Friday, February 16, 2024

The Disposition of Worship during Lent

 Friends, 

 

Last week’s worship services were, in my mind, an uplifting blend of celebration and discipleship. We sang songs of joy and we expressed our thanks for the prodigal abundance of creation. We offered ourselves in prayer and we marveled at the story of the Transfiguration. We even acknowledged the hoopla of an event that we make out of the Super Bowl, as we far surpassed our collections of goods and donations for the Souper Bowl of Sharing. What a joyous weekend it was, with costumes and masks adorning our praise and worship.  

 

Then, on Wednesday, our Ash Wednesday service was meaningful in a very different way. We approached the chancel three times. First, we remembered our baptism, after hearing the story of how the Christ stepped into the waters of baptism as a way of “fulfilling all righteousness.” Marvel about this: Jesus “fulfilled all righteousness” by being in solidarity with those of us who need repentance and transformation. Second, we experience the real presence of Christ in our collective spirits by celebrating the Lord’s Supper. We remember that grim occasion, when Jesus forthrightly says that one of the twelve would betray him, Simon would deny him, and all of them would abandon him. Even so, Jesus broke the bread and poured the cup and shared it with them saying, “This is my body, broken for you; this is my blood, shed for the forgiveness of many.” Finally, we acknowledged our mortality through receiving the imposition of ashes. From dust we have come, to dust we will go. I’ve always been struck as how I cannot see my own ashes, but when I see the ashes on my friends, when we wear those smudges together, I become more aware of my own mortality. 

 

“Celebration” is one voice of worship, but there are others.
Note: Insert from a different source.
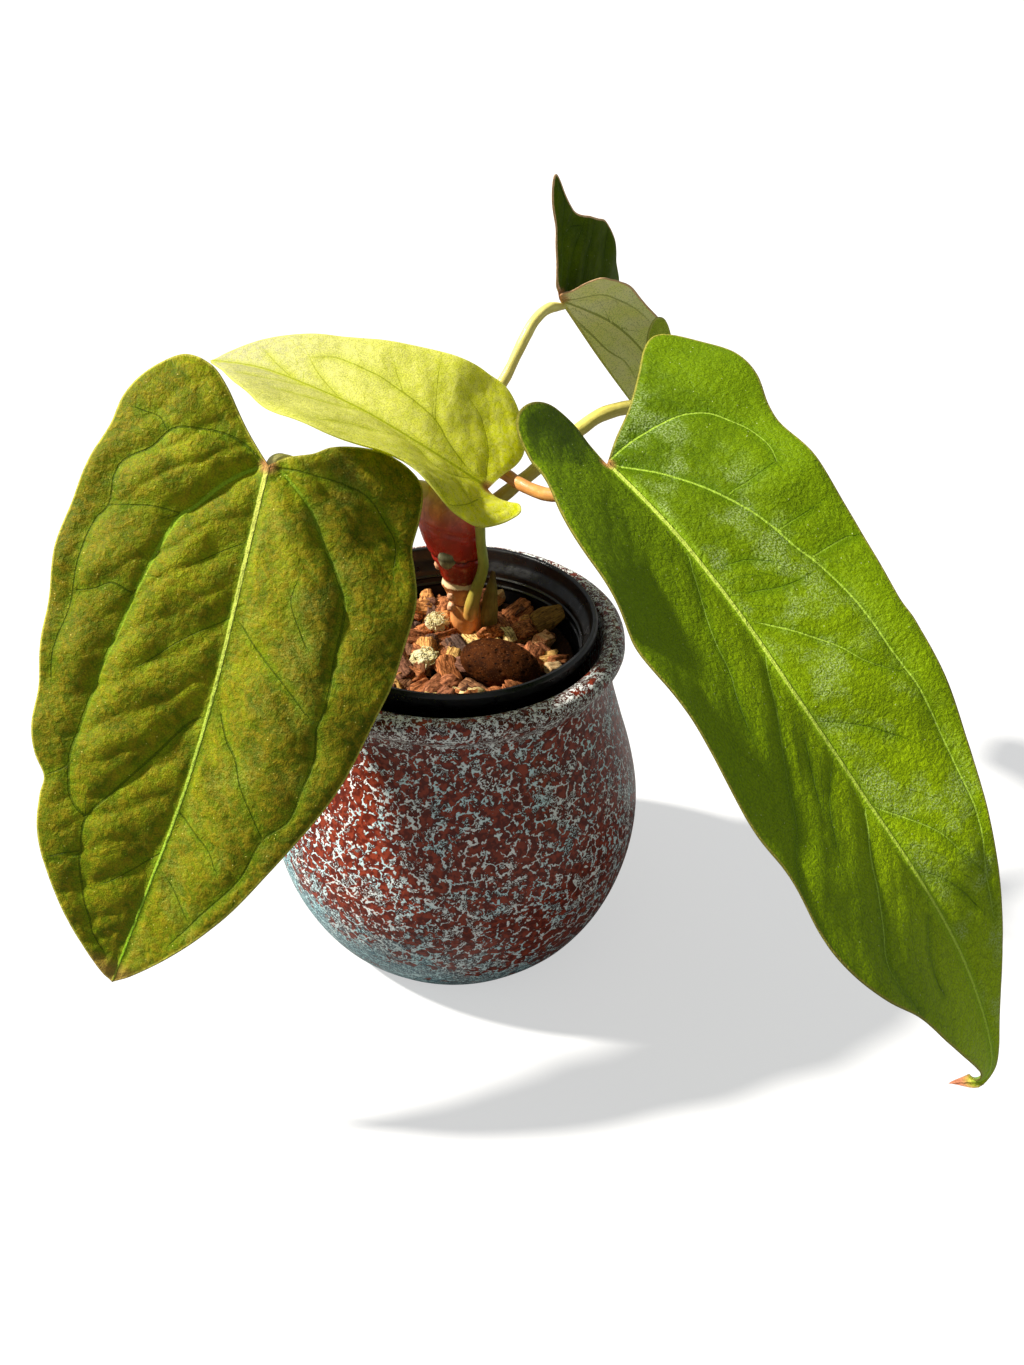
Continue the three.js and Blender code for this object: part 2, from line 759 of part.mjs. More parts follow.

Lenten worship is often seen as “sad” or “morbid,” but I prefer to think of it as a season to be serious and reflective about the very thing we celebrate. The disciples came down from their bedazzling mountaintop experience that we celebrated last weekend, hearing about Jesus’ forthcoming death and resurrection. Likewise, we spend the season of Lent looking at what it means to follow the Christ who was celebrated but also betrayed, who was followed but also crucified, who taught and healed but was also killed and buried. The original twelve Apostles were all on board when Jesus was healing and liberating and feeding the crowds, but when Jesus began to speak about his forthcoming trial, they faltered. 

 

That’s the part of discipleship that we consider expressly during Lent. When we follow the one whose death was demanded by the crowds, who was stripped bare, and executed by the Empire, we are following one whose way of changing the world is not through popularity, wealth, or coercion. This shadow of the cross is what makes Jesus’ sermons different from a Ted Talk – it is a call to think differently, act differently, and be part of God’s Reign, based on an ethic of love and service. It can be liberating for those of us who are bound by the machinations of popularity, wealth, and coercion. But it can also be difficult to accept when we have been coopted by the machinations of popularity, wealth, and coercion. 

 

However you observe Lent – whether you shed a habit, take on a new practice, join some of our ongoing opportunities to live reflectively, or simply stop to look up with wonder each day – I pray that you will experience a deep sense of grace. Our Lenten practices do not manufacture grace, they offer us opportunities to recognize that grace that fills our lives.